* [What you will do]: Extract every line below that contains the word "this".

Entries with model source code:
--*--
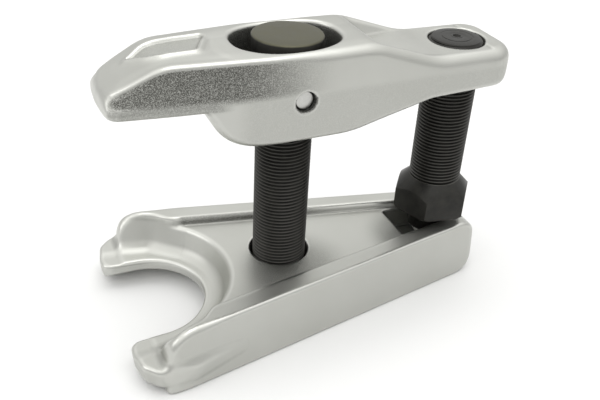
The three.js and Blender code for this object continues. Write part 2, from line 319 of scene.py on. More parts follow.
def lever_plan_low():
    """The arm's plan up to where its sides start to lean."""
    return rounded(mirrored([
        (REAR_END, 17.6, 10), (55, 18.3, 60), (14, 19.7, 90), (-12, 19.7, 80), (-46, 17.4, 60),
        (-68.2, 15.4, 5), (-69.7, 9, 12), (NOSE_TIP, 0.5, 0.4),
    ]))


def lever_plan_top():
    """The arm's plan at its top edge."""
    return rounded(mirrored([
        (REAR_END, 17.0, 10), (55, 17.8, 60), (12, 19.3, 90), (-12, 19.0, 80), (-46, 15.6, 40),
        (-61, 13.9, 20), (-67.6, 12.2, 5), (-69.3, 6, 8), (NOSE_TIP + 0.5, 0.5, 0.4),
    ]))


def lever_underside():
    """The side outline, left open far above the arm, where the top surface trims it."""
    far_above = 140
    return rounded([
        (NOSE_TIP, far_above, 0), (NOSE_TIP, 97.0, 2.4), (-35.9, 96.9, 0.8),
        *arc((-16.0, 100.7), 19.6, 194, 268),
        (20, 81.7, 40), (53.5, 90.4, 22), (REAR_END, 92.2, 7), (REAR_END, far_above, 0),
    ])


def lever_crest(x):
    """The height of the arm's top along its length."""
    line = rounded([
        (NOSE_TIP - 4.5, 101.2, 0), (-49.6, LEVER_TOP, 20), (28, LEVER_TOP + 0.7, 28),
        (55.5, LEVER_REAR_TOP, 34), (REAR_END + 3, LEVER_REAR_TOP, 0),
    ], closed=False)
    return np.interp(x, line[:, 0], line[:, 1])


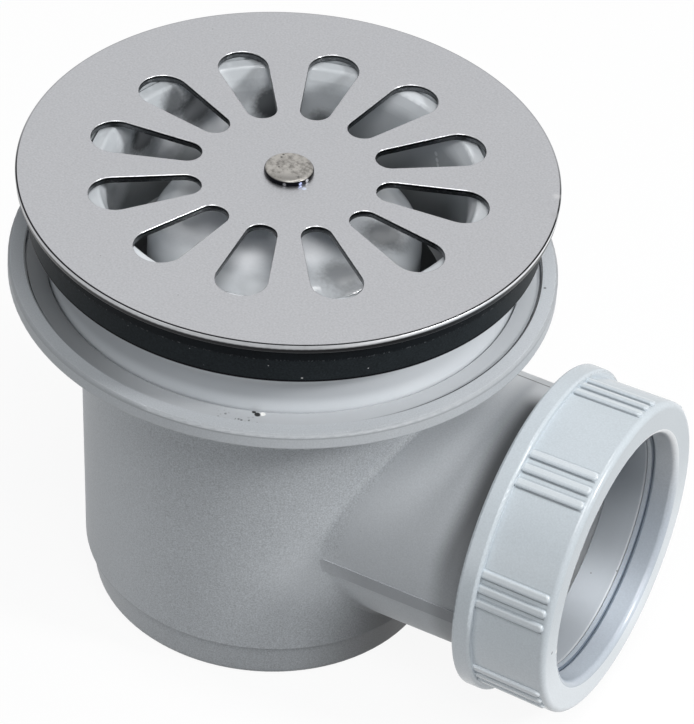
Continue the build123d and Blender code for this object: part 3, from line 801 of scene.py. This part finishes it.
def pale_rubber(name, colour, roughness, marks, smudges=()):
    """Smooth blue-grey ring with small specks and pitted smudges where they are given, painted lighter high
    up at the outlet and next to the seal's face, and with painted shade on its left side.
    """
    made = Material(name, roughness)
    # Painted light: lighter high up at the outlet and next to the seal's face
    upper = made.spread(made.z, OUTLET_Z - 4.0, OUTLET_Z + 14.0)
    at_outlet = made.above(made.x, OUTLET_PARTS_X)
    tone = made.tinted(colour, (0.85, 0.89, 0.93), upper, at_outlet, 0.7)
    near_face = made.spread(made.x, SEAL_FACE_X - 0.4, SEAL_FACE_X - 0.1, 0.0, 0.4)
    tone = made.tinted(tone, (0.97, 0.98, 1.0), near_face)
    # Painted shade on the ring's left side
    tone = made.tinted(tone, (0.12, 0.125, 0.13), made.spread(made.across(), -14.0, -32.0, 0.0, 0.65))
    base = made.mottled(tone, 8.0, 0.4, 0.06, 0.04)
    base = made.tinted(base, (0.15, 0.15, 0.16), made.specks(3.5, 0.15, 0.13), 0.5)
    dots = made.specks(0.5, 0.6, 0.26)
    for place, size in smudges:
        base = made.tinted(base, (0.12, 0.125, 0.13), made.spot(place, size, 0.7), dots, 0.8)
    base = made.spotted(base, marks)
    return made.finish(base, made.grain, 0.05, 0.03)


STEEL = steel_sheet()
SHEARED = sheared_steel()
PIN_STEEL = pin_steel()
BLACK = black_rubber()
# Marks on the white bowl and collar: painted shade at the slots' outer ends, painted shadows of the grate's
# bars, and painted light patches and glints seen through the slots
WHITE = white_plastic("white_polypropylene", 79.0, [
    ((-28.1, 8.7, 79.0), 5.0, 0.6, LEDGE_SHADE, 0.75),
    ((-29.0, -6.4, 79.3), 5.0, 0.6, LEDGE_SHADE, 0.65),
    ((-21.0, 22.0, 79.5), 5.0, 0.6, LEDGE_SHADE, 0.7),
    ((-8.4, 28.3, 78.8), 5.0, 0.6, LEDGE_SHADE, 0.5),
    ((-22.6, -19.9, 79.5), 5.0, 0.6, LEDGE_SHADE, 0.55),
    ((-24.3, 14.2, 74.4), 4.6, 0.55, SHADE, 0.85),
    ((-15.4, 23.6, 73.0), 4.4, 0.5, SHADE, 0.9),
    ((-27.9, 3.6, 74.2), 4.6, 0.55, SHADE, 0.9),
    ((-8.0, 27.0, 69.6), 4.0, 0.7, SHADE, 0.75),
    ((-26.6, 10.4, 77.0), 3.4, 0.6, SHADE, 0.6),
    ((-22.2, 17.3, 70.0), 4.0, 0.7, GLEAM, 0.8),
    ((-26.7, 9.1, 68.6), 4.6, 0.7, GLEAM, 0.75),
    ((-28.0, -3.5, 67.5), 4.6, 0.8, GLEAM, 0.7),
    ((-20.6, 19.3, 74.8), 3.2, 0.8, GLEAM, 0.7),
    ((26.8, 10.1, 75.6), 6.4, 0.7, GLEAM, 1.0),
    ((13.8, 24.6, 73.0), 0.5, 0.4, GLEAM, 1.0),
    ((13.4, 24.8, 74.0), 0.5, 0.4, GLEAM, 0.9),
    ((14.1, 24.4, 72.2), 0.5, 0.4, GLEAM, 0.9),
])
# Marks on the bell: painted light patches on its crown and painted shadows of the grate's bars
BELL_WHITE = white_plastic("white_bell_polypropylene", 71.5, [
    ((-9.0, -9.4, 72.6), 8.0, 0.8, GLEAM, 1.0),
    ((-1.0, -11.2, 72.6), 7.0, 0.8, GLEAM, 1.0),
    ((6.4, -5.8, 72.6), 6.0, 0.8, GLEAM, 1.0),
    ((4.0, -18.0, 72.2), 4.0, 0.7, SHADE, 0.3),
    ((14.4, -8.8, 72.4), 5.0, 0.7, SHADE, 0.6),
    ((15.4, 3.6, 72.5), 5.2, 0.65, SHADE, 0.72),
])
GREY = grey_plastic()
NUT_GREY = nut_plastic()
GASKET = pale_rubber("grey_gasket_rubber", (0.485, 0.503, 0.522), 0.4, [
    ((15.6, -34.75, GASKET_TOP), 0.55, 0.5, (0.95, 0.95, 0.92), 1.0),
    ((14.2, -35.0, GASKET_TOP), 0.38, 0.35, SOOT, 1.0),
    ((14.95, -35.25, GASKET_TOP), 0.56, 0.35, SOOT, 1.0),
], SMUDGES)
BORE_RING = pale_rubber("blue_grey_outlet_seal", (0.50, 0.535, 0.575), 0.3, [
    ((53.31, 11.92, 13.07), 0.16, 0.5, PIT, 0.8),
    ((57.18, 13.4, 14.24), 0.18, 0.5, PIT, 0.8),
])

piece("grate_sheet", pressed_grate(), "collar", "grate", [STEEL, SHEARED])
piece("tray_seal_ring", seal_ring(), "tray_ring", "tray_seal", [BLACK])

for node_name, finish in {
    "trap_body": GREY,
    "bell": BELL_WHITE,
    "trap_bowl": WHITE,
    "bowl_o_ring": BLACK,
    "pin_clip": PIN_STEEL,
    "grate_pin": PIN_STEEL,
    "clamp_collar": WHITE,
    "flange_gasket": GASKET,
    "outlet_seal": BORE_RING,
    "slip_washer": NUT_GREY,
    "union_nut": NUT_GREY,
}.items():
    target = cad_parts[node_name]
    target.data.materials.clear()
    target.data.materials.append(finish)


# Camera at the photograph's viewpoint
VIEW_TURN = math.radians(25.642)
VIEW_RISE = math.radians(39.7022414)
VIEW_ROLL = math.radians(4.23138951)
FOCUS_PX = 4780.635
PHOTO_HEIGHT_PX = 724
SHIFT_RIGHT = -9.00748172
SHIFT_UP = 29.61977093
VIEW_DISTANCE = 742.643351
SENSOR = 36.0

back = Vector((
    math.sin(VIEW_TURN) * math.cos(VIEW_RISE),
    -math.cos(VIEW_TURN) * math.cos(VIEW_RISE),
    math.sin(VIEW_RISE),
))
level = Vector((math.cos(VIEW_TURN), math.sin(VIEW_TURN), 0))
steep = back.cross(level)
right = math.cos(VIEW_ROLL) * level + math.sin(VIEW_ROLL) * steep
up = -math.sin(VIEW_ROLL) * level + math.cos(VIEW_ROLL) * steep
aim = Vector((0, 0, PLATE_TOP))
place = aim + back * VIEW_DISTANCE - right * SHIFT_RIGHT - up * SHIFT_UP
lens = bpy.data.cameras.new("photo_camera")
lens.sensor_fit = "VERTICAL"
lens.sensor_height = SENSOR
lens.lens = FOCUS_PX * SENSOR / PHOTO_HEIGHT_PX
lens.clip_start = 0.01
lens.clip_end = 20
camera = bpy.data.objects.new("photo_camera", lens)
bpy.context.scene.collection.objects.link(camera)
turn = Matrix((right, up, back)).transposed().to_4x4()
camera.matrix_world = Matrix.Translation(place * MM) @ turn
bpy.context.scene.camera = camera


def aimed(name, lamp, target, toward, distance):
    """Places a lamp at a distance in metres from a point in millimetres and turns it to that point."""
    made = bpy.data.objects.new(name, lamp)
    bpy.context.scene.collection.objects.link(made)
    middle = Vector(target) * MM
    made.location = middle + Vector(toward).normalized() * distance
    made.rotation_euler = (made.location - middle).to_track_quat("Z", "Y").to_euler()


DRAIN_MIDDLE = (10, 0, 50)


def area_light(name, toward, distance, size, power):
    """Soft square lamp aimed at the middle of the drain."""
    lamp = bpy.data.lights.new(name, "AREA")
    lamp.shape = "SQUARE"
    lamp.size = size
    lamp.energy = power
    aimed(name, lamp, DRAIN_MIDDLE, toward, distance)


def beam_light(name, target, toward, distance, width, power):
    """Narrow soft-edged beam on one small place, its width in degrees."""
    lamp = bpy.data.lights.new(name, "SPOT")
    lamp.energy = power
    lamp.spot_size = math.radians(width)
    lamp.spot_blend = 1.0
    lamp.shadow_soft_size = 0.004
    aimed(name, lamp, target, toward, distance)


area_light("key_light", (1.0, 0.1, 0.7), 0.9, 0.16, 4.6)
area_light("front_light", (0.5, -0.75, 1.4), 1.0, 0.4, 3.6)
area_light("low_fill", (-0.35, -1.0, 0.12), 1.0, 0.5, 0.8)
area_light("top_light", (0.1, 0.25, 1.0), 1.0, 0.25, 1.6)
beam_light("bore_glow", (53.4, 9.8, 11.8), (1.0, -0.35, 0.55), 0.5, 1.6, 9.0)


def white_to_camera(net, lit, white):
    """White for the camera, reflections and glass, and the lit surface for the rest."""
    path = net.put("ShaderNodeLightPath").outputs
    seen = net.math("MAXIMUM", path["Is Camera Ray"], path["Is Glossy Ray"])
    seen = net.math("MAXIMUM", seen, path["Is Transmission Ray"])
    swap = net.put("ShaderNodeMixShader")
    net.feed(swap.inputs[0], seen)
    net.feed(swap.inputs[1], lit)
    net.feed(swap.inputs[2], white)
    return swap.outputs[0]


SKY_STRENGTH = 0.24
world = bpy.data.worlds.new("studio")
bpy.context.scene.world = world
world.use_nodes = True
sky_net = Net(world.node_tree)
sky = sky_net.tree.nodes["Background"]
sky.inputs["Color"].default_value = (0.93, 0.97, 1, 1)
sky.inputs["Strength"].default_value = SKY_STRENGTH
backdrop = sky_net.put("ShaderNodeBackground")
backdrop.inputs["Color"].default_value = (1, 1, 1, 1)
surface = white_to_camera(sky_net, sky.outputs[0], backdrop.outputs[0])
sky_net.feed(sky_net.tree.nodes["World Output"].inputs["Surface"], surface)

# Pale floor: the camera sees it white, with only the drain's soft shadow on it
FLOOR_REACH = 1.5
SHADOW_SHARE = 0.08
corners = [(-FLOOR_REACH, -FLOOR_REACH, 0), (FLOOR_REACH, -FLOOR_REACH, 0)]
corners += [(FLOOR_REACH, FLOOR_REACH, 0), (-FLOOR_REACH, FLOOR_REACH, 0)]
floor_mesh = bpy.data.meshes.new("studio_floor")
floor_mesh.from_pydata(corners, [], [(0, 1, 2, 3)])
floor = bpy.data.objects.new("studio_floor", floor_mesh)
bpy.context.scene.collection.objects.link(floor)
paper = bpy.data.materials.new("pale_floor")
paper.use_nodes = True
floor_net = Net(paper.node_tree)
lit_floor = floor_net.tree.nodes["Principled BSDF"]
lit_floor.inputs["Base Color"].default_value = (0.3, 0.305, 0.31, 1)
lit_floor.inputs["Roughness"].default_value = 1.0
lit_floor.inputs["Specular IOR Level"].default_value = 0.0
glow = floor_net.put("ShaderNodeEmission")
glow.inputs["Color"].default_value = (1, 1, 1, 1)
shaded = floor_net.put("ShaderNodeBsdfDiffuse")
shaded.inputs["Color"].default_value = (1, 1, 1, 1)
shadow = floor_net.put("ShaderNodeMixShader")
shadow.inputs[0].default_value = SHADOW_SHARE
floor_net.feed(shadow.inputs[1], glow.outputs[0])
floor_net.feed(shadow.inputs[2], shaded.outputs[0])
surface = white_to_camera(floor_net, lit_floor.outputs[0], shadow.outputs[0])
floor_net.feed(floor_net.tree.nodes["Material Output"].inputs["Surface"], surface)
floor_mesh.materials.append(paper)

bpy.context.scene.view_settings.view_transform = "Standard"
--*--
* [Expected answer]:
The three.js and Blender code for this object continues. Write part 2, from line 319 of scene.py on. More parts follow.
Continue the build123d and Blender code for this object: part 3, from line 801 of scene.py. This part finishes it.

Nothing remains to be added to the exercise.